▸ Written problem
Only the lines from the line with "translate([0, -slit_w /" through the line with "low, high = Vector((1e9,)" should be copied, exactly as they appear, with both ends kept.

▸ Dataset extract
--- begin ---

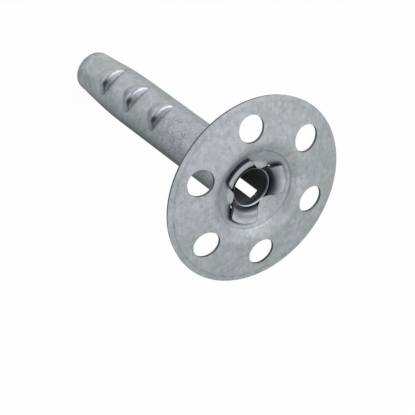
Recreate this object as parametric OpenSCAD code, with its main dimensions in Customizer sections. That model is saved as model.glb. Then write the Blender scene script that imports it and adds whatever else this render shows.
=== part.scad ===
// Metal fixing dowel for insulation boards: a dished disc of sheet steel on a slit tube.
// The Z axis runs along the tube and out of the wall. Z = 0 is the back of the disc's
// hub, where the tube's shoulder seats. +X runs through the centre of a rim hole.

/* [Disc] */
// Diameter of the disc
disc_d = 35; // [33:0.5:40]
// Thickness of the disc's sheet
disc_t = 0.5; // [0.4:0.05:0.6]
// Slope of the disc's face towards the rim, in degrees
dish_angle = 8.9; // [7:0.1:10]
// Width of the band at the rim that is turned further back
rim_w = 0.9; // [0.5:0.1:1.2]
// Slope that the rim band has beyond the face's slope, in degrees
rim_turn = 7; // [0:1:15]

/* [Rim holes] */
// Number of holes around the disc
hole_count = 6; // [3:1:8]
// Diameter of each hole
hole_d = 5; // [4:0.1:6]
// Diameter of the circle through their centres
hole_circle_d = 25; // [24:0.1:26.5]

/* [Hub] */
// Diameter of the punched hole in the middle
centre_hole_d = 6.7; // [6:0.1:6.8]
// Height of the collar that is turned down into the tube, below the hub's floor
collar_h = 0.85; // [0.7:0.05:1.2]
// Rounding radius of the collar's lip on the sheet's back face
lip_round = 0.05; // [0.05:0.01:0.1]
// Width of the sloping floor outside the slots, in plan
floor_run = 2.4; // [2.2:0.05:2.6]
// Slope of the hub's floor, in degrees
floor_angle = 24; // [20:1:25]
// Rounding radius where the floor meets the wall
floor_round = 1.5; // [0.8:0.1:2]
// Width of the hub's wall in plan, before its rounding
wall_run = 1.95; // [1.8:0.05:2.2]
// Slope of the hub's wall, in degrees
wall_angle = 27; // [26:1:31]
// Rounding radius of the hub's shoulder
shoulder_round = 3; // [1.5:0.1:3.2]

/* [Tube] */
// Outer diameter of the tube
tube_d = 9.27; // [9.1:0.01:9.4]
// Thickness of the tube's sheet
tube_t = 0.5; // [0.4:0.05:0.6]
// Length from the shoulder to the tip
tube_len = 51.5; // [50:0.5:70]
// Outer diameter at the tip
tip_d = 7.64; // [7.2:0.01:8]
// Height of the tapered end, before its start is rounded
taper_len = 10.8; // [9:0.1:13]
// Rounding radius where the taper starts
taper_round = 95; // [40:5:110]
// Width of the slit
slit_w = 1.8; // [1:0.1:2.5]
// Depth below the shoulder at which the slit starts
slit_start = 2.15; // [1.5:0.05:6]
// Width of the hairline seam above the slit
seam_w = 0.06; // [0.04:0.01:0.1]

/* [Tabs] */
// Number of tabs
tab_count = 3; // [2:1:3]
// Width of each tab
tab_w = 5.6; // [5:0.1:5.8]
// Radius of the tabs' outer ends
tab_end_r = 6.35; // [6:0.05:6.5]
// Rounding radius of the tabs' corners
tab_corner_r = 0.55; // [0.3:0.05:1]
// Inner radius of the bend in each tab
tab_bend_r = 1; // [0.9:0.05:1.1]
// Slope of a tab's outer part, in degrees
tab_angle = 15; // [12:1:22]
// Gap between a tab and the end of its slot
slot_side_gap = 0.18; // [0.1:0.02:0.3]
// Gap between the tube's bore and the slot's inner edge
slot_inner_gap = 0.5; // [0.4:0.02:0.52]
// Gap between the tube's outside and the slot's outer edge
slot_outer_gap = 0.315; // [0.3:0.005:0.35]

/* [Barbs] */
// Number of barbs
barb_count = 3; // [1:1:3]
// Distance from the shoulder to the steep face of the barb nearest the disc
barb_start = 23.55; // [20:0.05:24]
// Distance from one barb to the next
barb_pitch = 8.3; // [7:0.1:8.4]
// Height of each barb over the tube
barb_h = 1.35; // [1.35:0.05:1.45]
// Height of the steep face, up to its crisp edge
barb_face_h = 0.8; // [0.7:0.05:0.8]
// Lean of the steep face, in degrees
barb_lean = 22; // [18:1:25]
// Radius of a barb's back at its crest, seen along the tube
barb_back_r = 3.4; // [3.2:0.1:3.6]
// Slope of the shoulder between the steep face and the crest, in degrees
barb_shoulder = 42; // [38:1:44]
// Rounding radius of the crest
barb_crest_r = 0.9; // [0.6:0.05:0.9]
// Slope of the long back towards the tip, in degrees
barb_slope = 24; // [20:1:26]

/* [Hidden] */
$fn = 96;
step = 6;                                   // degrees of turn for each piece of a bend
disc_r = disc_d / 2;
tube_r = tube_d / 2;
bore_r = tube_r - tube_t;
tip_r = tip_d / 2;
slot_ri = bore_r - slot_inner_gap;
slot_ro = tube_r + slot_outer_gap;
slot_w = tab_w + 2 * slot_side_gap;
taper = atan((tube_r - tip_r) / taper_len);
taper_z = taper_len - tube_len;
slit_at = 210;                              // direction of the slit, between two tabs
barb_at = slit_at - 180;                    // the barbs face away from the slit

// Front face of the disc, as [radius, height] from the centre hole to the rim
floor_r = slot_ro + floor_run;
floor_top = disc_t + floor_run * tan(floor_angle);
shoulder_r = floor_r + wall_run;
shoulder_z = floor_top + wall_run * tan(wall_angle);
rim_z = shoulder_z - (disc_r - rim_w - shoulder_r) * tan(dish_angle);
face_line = [
    [centre_hole_d / 2, disc_t - collar_h],
    [centre_hole_d / 2, disc_t],
    [slot_ro, disc_t],
    [floor_r, floor_top],
    [shoulder_r, shoulder_z],
    [disc_r - rim_w, rim_z],
    [disc_r, rim_z - rim_w * tan(dish_angle + rim_turn)]
];
face_bends = [0, lip_round + disc_t, 0.8, floor_round, shoulder_round, 3, 0];

// Underside of a tab, which leaves the tube's outer wall at the shoulder
tab_turn = 90 - tab_angle;
flange_r = tab_end_r + 1;
tab_corner_z = tab_bend_r * tan(tab_turn / 2);
flange_z = tab_corner_z + (flange_r - tube_r) * tan(tab_angle);

// A line with its corners rounded: one bend radius for each point, none at the ends
function unit(v) = v / norm(v);
function arc(c, r, a, turn) =
    let (n = max(3, ceil(abs(turn) / step)))
    [for (i = [0 : n]) c + r * [cos(a + turn * i / n), sin(a + turn * i / n)]];
function bend(a, b, c, r) =
    let (
        u = unit(a - b), v = unit(c - b),
        half = acos(u * v) / 2,
        centre = b + unit(u + v) * r / sin(half),
        from = b + u * r / tan(half) - centre,
        to = b + v * r / tan(half) - centre,
        a0 = atan2(from[1], from[0]),
        diff = atan2(to[1], to[0]) - a0,
        turn = diff > 180 ? diff - 360 : diff < -180 ? diff + 360 : diff
    )
    arc(centre, r, a0, turn);
function rounded(p, radii) =
    [for (i = [0 : len(p) - 1])
        each (radii[i] == 0 ? [p[i]] : bend(p[i - 1], p[i], p[i + 1], radii[i]))];

// The same line moved sideways by t, to its right as it is drawn
function right(v) = [v[1], -v[0]];
function beside(p, t) =
    let (last = len(p) - 1)
    [for (i = [0 : last])
        let (
            n0 = right(unit(p[max(i, 1)] - p[max(i, 1) - 1])),
            n1 = right(unit(p[min(i, last - 1) + 1] - p[min(i, last - 1)]))
        )
        p[i] + (n0 + n1) * t / (1 + n0 * n1)];
function reversed(p) = [for (i = [len(p) - 1 : -1 : 0]) p[i]];

// Section of a bent sheet, from one face's line and the thickness on its right
module sheet(p, t) {
    polygon(concat(p, reversed(beside(p, t))));
}

// Plan of a tab or slot: parallel sides, rounded corners and an end on a circle
module tongue(w, end_r, corner_r) {
    yc = w / 2 - corner_r;
    xc = sqrt(pow(end_r - corner_r, 2) - yc * yc);
    lean = atan2(yc, xc);
    polygon(concat(
        [[2, -w / 2]],
        arc([xc, -yc], corner_r, -90, 90 - lean),
        arc([0, 0], end_r, -lean, 2 * lean),
        arc([xc, yc], corner_r, lean, 90 - lean),
        [[2, w / 2]]
    ));
}

module at_each_tab() {
    for (i = [0 : tab_count - 1]) rotate(30 + i * 360 / tab_count) children();
}

// The slots that the tabs come through
module slots() {
    translate([0, 0, -1]) linear_extrude(3) difference() {
        at_each_tab() tongue(slot_w, slot_ro, 0.3);
        circle(slot_ri);
    }
}

module disc() {
    color([0.66, 0.67, 0.69]) difference() {
        rotate_extrude() sheet(rounded(face_line, face_bends), disc_t);
        for (i = [0 : hole_count - 1])
            rotate(i * 360 / hole_count) translate([hole_circle_d / 2, 0, -1])
                cylinder(d = hole_d, h = 5);
        slots();
    }
}

// Faces of the tube's sheet from the tip up, with the tabs' bend as a flange all round
outside_line = rounded([
    [tip_r, -tube_len],
    [tube_r, taper_z],
    [tube_r, tab_corner_z],
    [flange_r, flange_z]
], [0, taper_round, tab_bend_r, 0]);
inside_line = rounded([
    [tip_r - tube_t / cos(taper), -tube_len],
    [bore_r, taper_z],
    [bore_r, (tab_bend_r + tube_t) * tan(tab_turn / 2)],
    [flange_r, flange_z + tube_t / cos(tab_angle)]
], [0, taper_round - tube_t, tab_bend_r + tube_t, 0]);

// The space inside the middle of the sheet, up to just under the shoulder
module core() {
    half_t = tube_t / 2;
    rotate_extrude() polygon(concat(
        [[0, -tube_len - 1], [tip_r - half_t, -tube_len - 1]],
        [for (p = outside_line) if (p[1] < -5) [p[0] - half_t, p[1]]],
        [[tube_r - half_t, -5], [0, -5]]
    ));
}

// One barb: a turned body set off the tube's axis, so that it stands barb_h over the tube
// at its crest and dies into it at both sides. t brings it in to the sheet's inner face.
module barb(face, t) {
    middle = face + 1.5;
    surface_r = tube_r - max(0, middle - (tube_len - taper_len)) * tan(taper);
    off = surface_r + barb_h - barb_back_r;
    edge_r = barb_back_r - barb_h + barb_face_h;
    low = barb_back_r - barb_h - 1.1;
    rise = barb_back_r - edge_r;
    crest_z = -rise / tan(barb_shoulder);
    line = rounded([
        [low, (edge_r - low) * tan(barb_lean)],
        [edge_r, 0],
        [barb_back_r, crest_z],
        [low, crest_z - (barb_back_r - low) / tan(barb_slope)]
    ], [0, 0, barb_crest_r, 0]);
    inner = t == 0 ? line : beside(line, t);
    rotate(barb_at) translate([off, 0, -face - (edge_r - surface_r + off) * tan(barb_lean)]) rotate_extrude()
        polygon(concat([[0, inner[0][1]]], inner, [[0, inner[len(inner) - 1][1]]]));
}

module barbs(t = 0) {
    for (i = [0 : barb_count - 1]) barb(barb_start + i * barb_pitch, t);
}

module tube() {
    color([0.62, 0.63, 0.65]) difference() {
        union() {
            rotate_extrude() polygon(concat(outside_line, reversed(inside_line)));
            difference() {
                barbs();
                core();
            }
        }
        barbs(tube_t);
        // What the blank has cut away around the tabs
        linear_extrude(6) difference() {
            circle(flange_r + 1);
            at_each_tab() tongue(tab_w, tab_end_r, tab_corner_r);
        }
        rotate(slit_at) translate([0, 0, -tube_len - 1]) {
            translate([0, -slit_w / 2, 0]) cube([tube_d, slit_w, tube_len + 1 - slit_start]);
            translate([0, -seam_w / 2, 0]) cube([tube_d, seam_w, tube_len + 2]);
        }
    }
}

disc();
tube();
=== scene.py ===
"""Looks of the metal fixing dowel: dull zinc on the pressed disc and the rolled tube."""

import math

import bpy
from bpy.props import FloatProperty, FloatVectorProperty, PointerProperty
from mathutils import Matrix, Vector


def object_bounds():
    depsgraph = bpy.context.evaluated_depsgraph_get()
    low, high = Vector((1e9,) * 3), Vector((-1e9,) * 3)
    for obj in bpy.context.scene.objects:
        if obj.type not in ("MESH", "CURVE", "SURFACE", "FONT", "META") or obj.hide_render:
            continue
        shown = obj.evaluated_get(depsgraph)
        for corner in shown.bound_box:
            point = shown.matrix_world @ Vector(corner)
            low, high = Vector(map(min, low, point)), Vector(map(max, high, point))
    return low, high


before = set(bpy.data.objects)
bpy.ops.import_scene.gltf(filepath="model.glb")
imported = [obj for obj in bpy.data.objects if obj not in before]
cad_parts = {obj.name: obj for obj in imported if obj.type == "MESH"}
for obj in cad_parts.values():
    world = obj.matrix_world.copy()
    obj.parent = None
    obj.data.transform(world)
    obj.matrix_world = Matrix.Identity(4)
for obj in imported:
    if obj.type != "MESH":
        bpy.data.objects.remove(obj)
cad_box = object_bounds()

bl_info = {
    "name": "Metal fixing dowel",
    "version": (1, 0, 0),
    "blender": (4, 5, 0),
    "location": "3D View > Sidebar > Dowel",
    "description": "Zinc finish for the disc and tube of a metal fixing dowel, with a small studio",
    "category": "Object",
}

MM = 0.001

# Places of the marks and of the painted shade and reflection on the part, in metres and degrees.
# They repeat sizes of its source, which can't be read here. A pair says where a mark starts and
# where it is full.
GROOVE_RADIUS = 7.35 * MM                       # where the hub's floor meets its wall
GROOVE_WIDTH = 0.26 * MM
RIM_LINE_RADIUS = 16.5 * MM                     # just inside the band that is turned back
RIM_LINE_WIDTH = 0.3 * MM
RIM_LINE_SIDE = 125                             # direction in which the painted shade line is darkest
TAB_HEIGHTS = (-0.1 * MM, 0.2 * MM)             # painted shade on the tabs
TAB_BEND = (5.8 * MM, 5.05 * MM)                # radii of the painted shade in the tabs' bends
UNSHADED_TAB = 30                                  # direction of the tab with no painted shade in its bend
UNSHADED_BEND = (6.2 * MM, 5.9 * MM)               # radii of that tab's unshaded part
BARB_PITCH = 8.3 * MM
BARB_END = (3.75 * MM, 3.82 * MM, 0)            # one end of a barb's crest, in plan, where its painted dark reflection lies
BARB_END_Z = -24.15 * MM                        # its height on the barb nearest the disc
BARB_END_TURN = (math.radians(-15), 0, math.radians(45.5))
BARB_END_SHAPE = (1.0, 1.7, 0.95)               # depth, length and height of the spot, as shares
BARB_END_SIZE = (0.64 * MM, 0.22 * MM)          # radii of the spot
SCUFF_SIDE = 60                                 # direction that the scuffed flank faces
SCUFF_HEIGHTS = (-30 * MM, -18 * MM)
TIP_HEIGHTS = (-43 * MM, -50 * MM)              # painted shade darkening the tip
TIP_EDGE_HEIGHTS = (-50.2 * MM, -51.4 * MM)     # the painted shade, darker still at the tip's end
BORE_HEIGHTS = (0.1 * MM, -0.7 * MM)            # painted shade in the bore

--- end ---

▸ Answer for this exercise
            translate([0, -slit_w / 2, 0]) cube([tube_d, slit_w, tube_len + 1 - slit_start]);
            translate([0, -seam_w / 2, 0]) cube([tube_d, seam_w, tube_len + 2]);
        }
    }
}

disc();
tube();
=== scene.py ===
"""Looks of the metal fixing dowel: dull zinc on the pressed disc and the rolled tube."""

import math

import bpy
from bpy.props import FloatProperty, FloatVectorProperty, PointerProperty
from mathutils import Matrix, Vector


def object_bounds():
    depsgraph = bpy.context.evaluated_depsgraph_get()
    low, high = Vector((1e9,) * 3), Vector((-1e9,) * 3)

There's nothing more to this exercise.